_Stated task_. Produce word for word the lines of the data below running from the one that has "Write part 3" to the one that has "foot = z - low.z", inclusive, and no others.

_Dataset content_.
· · · · · · ·

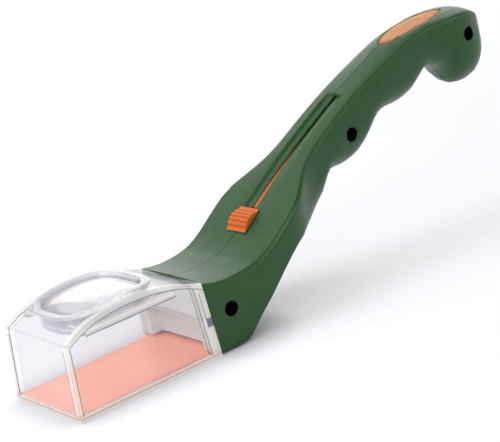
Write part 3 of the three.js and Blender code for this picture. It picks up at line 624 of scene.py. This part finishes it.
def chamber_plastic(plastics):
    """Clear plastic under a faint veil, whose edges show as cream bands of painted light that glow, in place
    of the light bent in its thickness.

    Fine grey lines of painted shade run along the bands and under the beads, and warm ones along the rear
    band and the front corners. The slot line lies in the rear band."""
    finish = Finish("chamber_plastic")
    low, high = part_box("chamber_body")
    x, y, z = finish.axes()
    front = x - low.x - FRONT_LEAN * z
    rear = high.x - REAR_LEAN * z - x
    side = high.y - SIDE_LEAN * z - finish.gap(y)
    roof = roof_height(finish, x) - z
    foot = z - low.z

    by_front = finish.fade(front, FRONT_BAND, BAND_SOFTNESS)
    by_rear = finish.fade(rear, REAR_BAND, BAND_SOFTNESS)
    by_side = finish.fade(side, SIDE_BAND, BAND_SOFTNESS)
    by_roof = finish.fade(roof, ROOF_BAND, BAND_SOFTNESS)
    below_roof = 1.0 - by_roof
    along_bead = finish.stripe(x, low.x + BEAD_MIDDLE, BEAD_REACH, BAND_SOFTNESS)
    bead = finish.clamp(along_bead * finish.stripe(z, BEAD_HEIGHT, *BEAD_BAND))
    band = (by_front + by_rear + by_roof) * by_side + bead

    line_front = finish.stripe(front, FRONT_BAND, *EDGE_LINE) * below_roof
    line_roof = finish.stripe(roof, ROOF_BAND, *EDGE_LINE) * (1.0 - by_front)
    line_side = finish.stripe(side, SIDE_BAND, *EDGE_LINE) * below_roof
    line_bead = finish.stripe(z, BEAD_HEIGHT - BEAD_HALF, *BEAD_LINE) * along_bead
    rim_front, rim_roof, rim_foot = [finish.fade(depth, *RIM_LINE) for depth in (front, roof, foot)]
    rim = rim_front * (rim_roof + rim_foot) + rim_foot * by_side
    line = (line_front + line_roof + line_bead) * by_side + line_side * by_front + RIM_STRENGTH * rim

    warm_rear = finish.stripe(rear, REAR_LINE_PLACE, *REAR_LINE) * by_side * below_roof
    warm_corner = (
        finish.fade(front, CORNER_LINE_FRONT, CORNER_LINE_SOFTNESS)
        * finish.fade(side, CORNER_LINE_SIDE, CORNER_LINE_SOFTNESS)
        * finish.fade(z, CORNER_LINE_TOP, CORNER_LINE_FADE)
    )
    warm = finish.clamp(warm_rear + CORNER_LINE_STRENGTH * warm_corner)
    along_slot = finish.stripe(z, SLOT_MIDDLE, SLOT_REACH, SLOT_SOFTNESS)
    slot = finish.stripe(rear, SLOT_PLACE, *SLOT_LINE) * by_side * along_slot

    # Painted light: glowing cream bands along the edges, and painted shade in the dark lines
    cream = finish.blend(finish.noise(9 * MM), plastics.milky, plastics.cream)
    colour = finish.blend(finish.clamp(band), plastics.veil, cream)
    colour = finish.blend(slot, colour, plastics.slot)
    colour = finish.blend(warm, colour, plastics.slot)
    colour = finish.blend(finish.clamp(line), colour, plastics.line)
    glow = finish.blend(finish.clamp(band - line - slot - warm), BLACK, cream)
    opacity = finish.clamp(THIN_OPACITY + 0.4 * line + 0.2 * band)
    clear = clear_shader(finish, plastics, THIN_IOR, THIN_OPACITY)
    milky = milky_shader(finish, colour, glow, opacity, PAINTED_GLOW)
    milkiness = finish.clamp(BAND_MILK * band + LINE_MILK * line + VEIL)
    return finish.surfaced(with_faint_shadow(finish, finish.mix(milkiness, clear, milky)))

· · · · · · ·

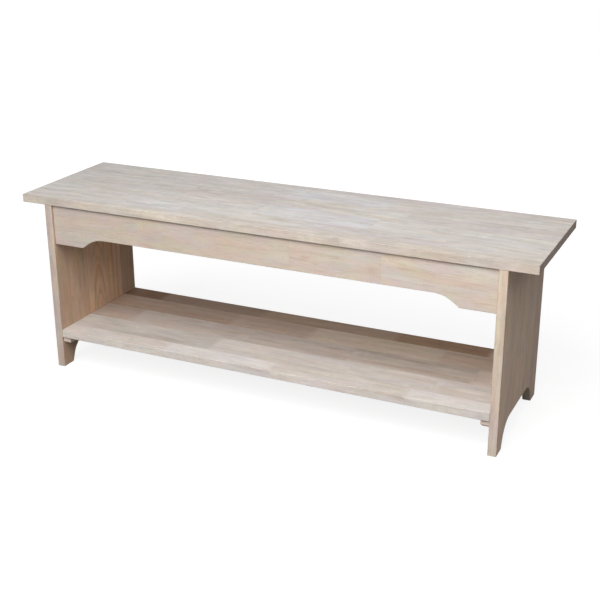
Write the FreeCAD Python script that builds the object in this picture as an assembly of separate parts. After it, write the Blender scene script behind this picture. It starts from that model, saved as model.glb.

· · · · · · ·

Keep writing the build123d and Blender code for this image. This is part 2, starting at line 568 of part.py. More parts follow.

· · · · · · ·

_Final result_.
Write part 3 of the three.js and Blender code for this picture. It picks up at line 624 of scene.py. This part finishes it.
def chamber_plastic(plastics):
    """Clear plastic under a faint veil, whose edges show as cream bands of painted light that glow, in place
    of the light bent in its thickness.

    Fine grey lines of painted shade run along the bands and under the beads, and warm ones along the rear
    band and the front corners. The slot line lies in the rear band."""
    finish = Finish("chamber_plastic")
    low, high = part_box("chamber_body")
    x, y, z = finish.axes()
    front = x - low.x - FRONT_LEAN * z
    rear = high.x - REAR_LEAN * z - x
    side = high.y - SIDE_LEAN * z - finish.gap(y)
    roof = roof_height(finish, x) - z
    foot = z - low.z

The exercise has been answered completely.